Request:
Check each line of the records for "origin"; collect those that have it.

Stored data entries:
■ ■ ■ ■
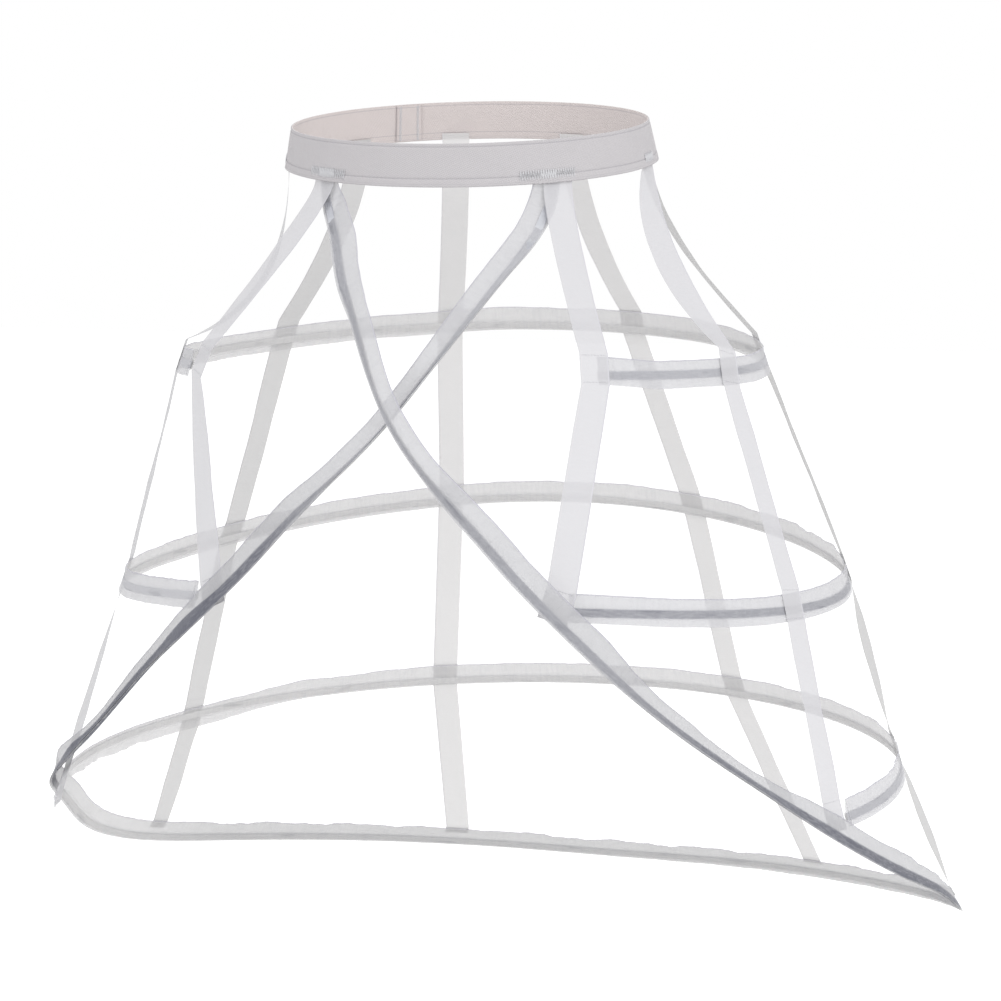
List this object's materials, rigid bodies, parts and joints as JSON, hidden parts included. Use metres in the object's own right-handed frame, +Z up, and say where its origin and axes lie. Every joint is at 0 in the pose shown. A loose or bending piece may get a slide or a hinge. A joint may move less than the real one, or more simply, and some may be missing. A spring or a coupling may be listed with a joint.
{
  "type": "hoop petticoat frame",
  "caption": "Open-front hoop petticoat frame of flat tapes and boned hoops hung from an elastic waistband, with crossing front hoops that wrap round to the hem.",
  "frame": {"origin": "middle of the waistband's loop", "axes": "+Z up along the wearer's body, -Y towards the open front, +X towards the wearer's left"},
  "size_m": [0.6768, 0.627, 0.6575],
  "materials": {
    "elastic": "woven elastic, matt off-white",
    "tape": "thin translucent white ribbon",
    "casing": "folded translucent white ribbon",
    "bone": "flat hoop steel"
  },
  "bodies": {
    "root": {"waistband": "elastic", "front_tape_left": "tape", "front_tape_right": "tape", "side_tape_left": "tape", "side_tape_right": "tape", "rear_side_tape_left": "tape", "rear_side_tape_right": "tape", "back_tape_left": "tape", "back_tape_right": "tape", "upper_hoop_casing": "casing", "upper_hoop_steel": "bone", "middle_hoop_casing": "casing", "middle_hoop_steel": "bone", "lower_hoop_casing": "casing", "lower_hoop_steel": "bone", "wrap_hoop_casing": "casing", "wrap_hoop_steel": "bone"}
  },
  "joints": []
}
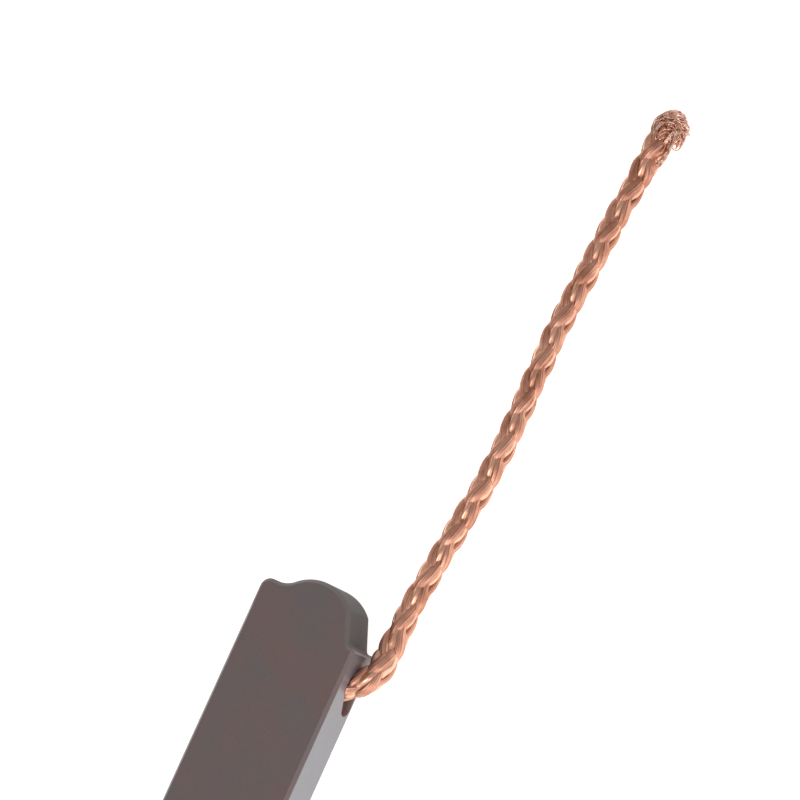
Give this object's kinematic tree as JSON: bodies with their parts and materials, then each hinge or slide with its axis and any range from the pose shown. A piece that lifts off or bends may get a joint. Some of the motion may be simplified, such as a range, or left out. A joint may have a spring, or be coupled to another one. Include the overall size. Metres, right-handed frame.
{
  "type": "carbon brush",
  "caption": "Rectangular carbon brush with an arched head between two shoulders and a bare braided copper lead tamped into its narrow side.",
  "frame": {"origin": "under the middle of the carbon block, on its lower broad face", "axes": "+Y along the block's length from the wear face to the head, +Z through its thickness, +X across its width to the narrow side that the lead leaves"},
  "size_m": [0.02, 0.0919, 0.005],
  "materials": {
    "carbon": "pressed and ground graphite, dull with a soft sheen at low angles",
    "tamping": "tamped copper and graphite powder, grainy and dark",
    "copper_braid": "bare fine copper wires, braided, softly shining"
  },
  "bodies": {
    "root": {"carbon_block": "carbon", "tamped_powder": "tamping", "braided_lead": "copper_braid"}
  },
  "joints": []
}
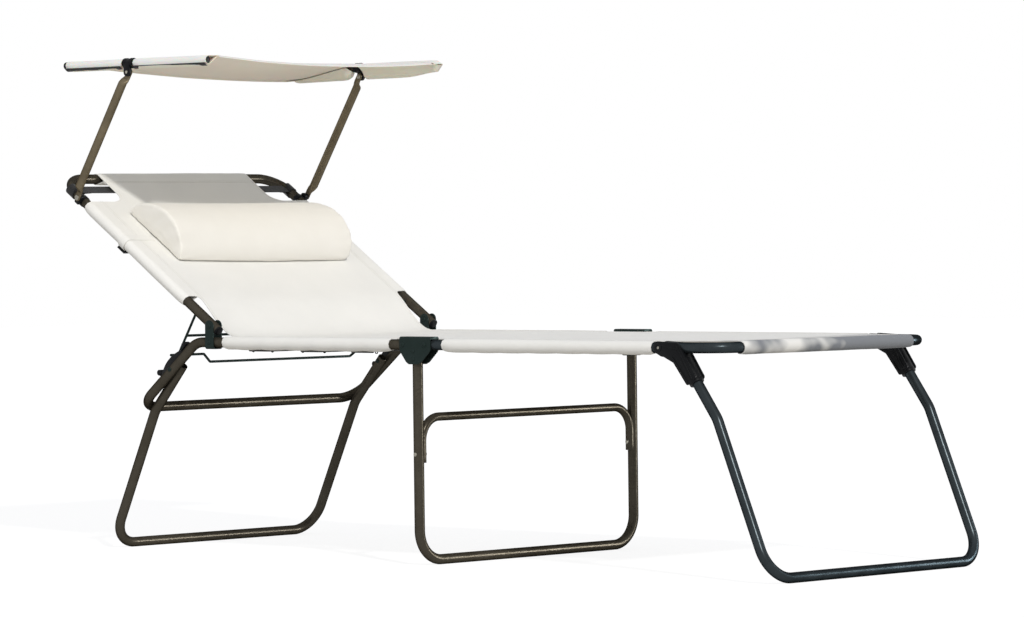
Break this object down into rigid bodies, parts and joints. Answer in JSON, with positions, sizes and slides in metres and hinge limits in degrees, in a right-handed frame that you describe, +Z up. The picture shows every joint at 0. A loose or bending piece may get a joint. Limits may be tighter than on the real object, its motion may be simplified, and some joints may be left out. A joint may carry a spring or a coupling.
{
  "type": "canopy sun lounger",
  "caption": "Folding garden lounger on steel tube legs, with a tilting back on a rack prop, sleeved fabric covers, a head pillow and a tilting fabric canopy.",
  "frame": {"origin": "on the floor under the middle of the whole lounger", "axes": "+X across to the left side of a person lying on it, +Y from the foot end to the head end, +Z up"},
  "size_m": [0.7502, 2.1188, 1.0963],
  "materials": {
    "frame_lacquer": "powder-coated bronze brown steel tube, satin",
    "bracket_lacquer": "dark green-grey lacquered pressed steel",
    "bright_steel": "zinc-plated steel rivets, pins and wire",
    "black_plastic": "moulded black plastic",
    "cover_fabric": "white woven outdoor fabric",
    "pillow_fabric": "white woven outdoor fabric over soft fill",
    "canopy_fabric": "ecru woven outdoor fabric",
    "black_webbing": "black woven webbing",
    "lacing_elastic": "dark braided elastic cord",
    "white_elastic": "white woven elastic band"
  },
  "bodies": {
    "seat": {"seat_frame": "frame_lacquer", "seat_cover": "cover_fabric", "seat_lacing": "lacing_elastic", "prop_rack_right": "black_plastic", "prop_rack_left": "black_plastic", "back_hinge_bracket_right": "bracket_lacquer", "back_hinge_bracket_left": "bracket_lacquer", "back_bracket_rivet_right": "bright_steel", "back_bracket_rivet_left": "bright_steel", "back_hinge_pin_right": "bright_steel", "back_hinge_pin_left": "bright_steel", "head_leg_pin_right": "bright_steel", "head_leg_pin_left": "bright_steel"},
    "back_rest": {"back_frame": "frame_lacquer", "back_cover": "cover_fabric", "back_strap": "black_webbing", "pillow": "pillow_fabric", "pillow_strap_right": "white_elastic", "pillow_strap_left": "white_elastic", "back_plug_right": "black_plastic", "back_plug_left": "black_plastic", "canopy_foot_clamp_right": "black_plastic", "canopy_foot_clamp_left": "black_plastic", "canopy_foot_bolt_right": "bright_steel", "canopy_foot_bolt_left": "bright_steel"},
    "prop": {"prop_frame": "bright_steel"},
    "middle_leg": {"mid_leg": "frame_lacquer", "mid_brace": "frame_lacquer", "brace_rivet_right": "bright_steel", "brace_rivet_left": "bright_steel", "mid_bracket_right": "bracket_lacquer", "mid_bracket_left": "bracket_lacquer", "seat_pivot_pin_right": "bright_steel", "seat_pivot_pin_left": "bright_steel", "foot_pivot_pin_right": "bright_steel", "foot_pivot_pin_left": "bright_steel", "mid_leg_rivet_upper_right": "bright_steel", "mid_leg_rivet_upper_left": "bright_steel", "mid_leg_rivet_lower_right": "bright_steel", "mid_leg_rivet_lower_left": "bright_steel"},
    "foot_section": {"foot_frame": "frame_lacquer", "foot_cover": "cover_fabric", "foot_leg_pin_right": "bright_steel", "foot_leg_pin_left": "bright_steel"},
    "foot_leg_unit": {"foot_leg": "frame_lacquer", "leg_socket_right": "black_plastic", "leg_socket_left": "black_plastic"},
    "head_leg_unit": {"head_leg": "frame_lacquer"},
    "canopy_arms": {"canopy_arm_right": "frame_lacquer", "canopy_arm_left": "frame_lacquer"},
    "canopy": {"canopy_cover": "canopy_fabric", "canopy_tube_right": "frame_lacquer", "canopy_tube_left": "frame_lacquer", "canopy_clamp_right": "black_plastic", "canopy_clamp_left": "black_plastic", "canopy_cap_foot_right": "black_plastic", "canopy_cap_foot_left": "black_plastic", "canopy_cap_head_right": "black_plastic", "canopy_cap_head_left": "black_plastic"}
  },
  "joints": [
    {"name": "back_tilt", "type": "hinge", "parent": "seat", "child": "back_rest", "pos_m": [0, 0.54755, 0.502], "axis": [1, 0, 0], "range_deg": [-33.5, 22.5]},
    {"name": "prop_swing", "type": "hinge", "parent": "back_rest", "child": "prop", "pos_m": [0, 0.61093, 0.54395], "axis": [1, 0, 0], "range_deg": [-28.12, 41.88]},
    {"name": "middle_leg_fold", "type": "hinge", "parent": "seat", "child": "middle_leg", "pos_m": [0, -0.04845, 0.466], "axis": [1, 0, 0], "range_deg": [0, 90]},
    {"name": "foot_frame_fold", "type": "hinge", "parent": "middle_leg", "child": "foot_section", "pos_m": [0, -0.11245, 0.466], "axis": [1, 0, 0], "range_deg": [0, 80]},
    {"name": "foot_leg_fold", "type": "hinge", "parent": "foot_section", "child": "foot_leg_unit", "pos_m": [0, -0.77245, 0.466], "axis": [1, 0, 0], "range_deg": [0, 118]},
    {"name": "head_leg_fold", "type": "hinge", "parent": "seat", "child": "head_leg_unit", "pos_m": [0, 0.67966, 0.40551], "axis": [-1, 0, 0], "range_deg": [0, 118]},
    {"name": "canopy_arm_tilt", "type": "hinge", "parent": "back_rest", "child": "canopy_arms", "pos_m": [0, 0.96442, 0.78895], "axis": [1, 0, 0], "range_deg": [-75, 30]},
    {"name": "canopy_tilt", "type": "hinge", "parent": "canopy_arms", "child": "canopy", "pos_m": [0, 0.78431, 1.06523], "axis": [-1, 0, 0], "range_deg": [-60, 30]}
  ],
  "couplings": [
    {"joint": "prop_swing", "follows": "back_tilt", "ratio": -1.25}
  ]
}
■ ■ ■ ■
Full output:
List this object's materials, rigid bodies, parts and joints as JSON, hidden parts included. Use metres in the object's own right-handed frame, +Z up, and say where its origin and axes lie. Every joint is at 0 in the pose shown. A loose or bending piece may get a slide or a hinge. A joint may move less than the real one, or more simply, and some may be missing. A spring or a coupling may be listed with a joint.
  "frame": {"origin": "middle of the waistband's loop", "axes": "+Z up along the wearer's body, -Y towards the open front, +X towards the wearer's left"},
  "frame": {"origin": "under the middle of the carbon block, on its lower broad face", "axes": "+Y along the block's length from the wear face to the head, +Z through its thickness, +X across its width to the narrow side that the lead leaves"},
  "frame": {"origin": "on the floor under the middle of the whole lounger", "axes": "+X across to the left side of a person lying on it, +Y from the foot end to the head end, +Z up"},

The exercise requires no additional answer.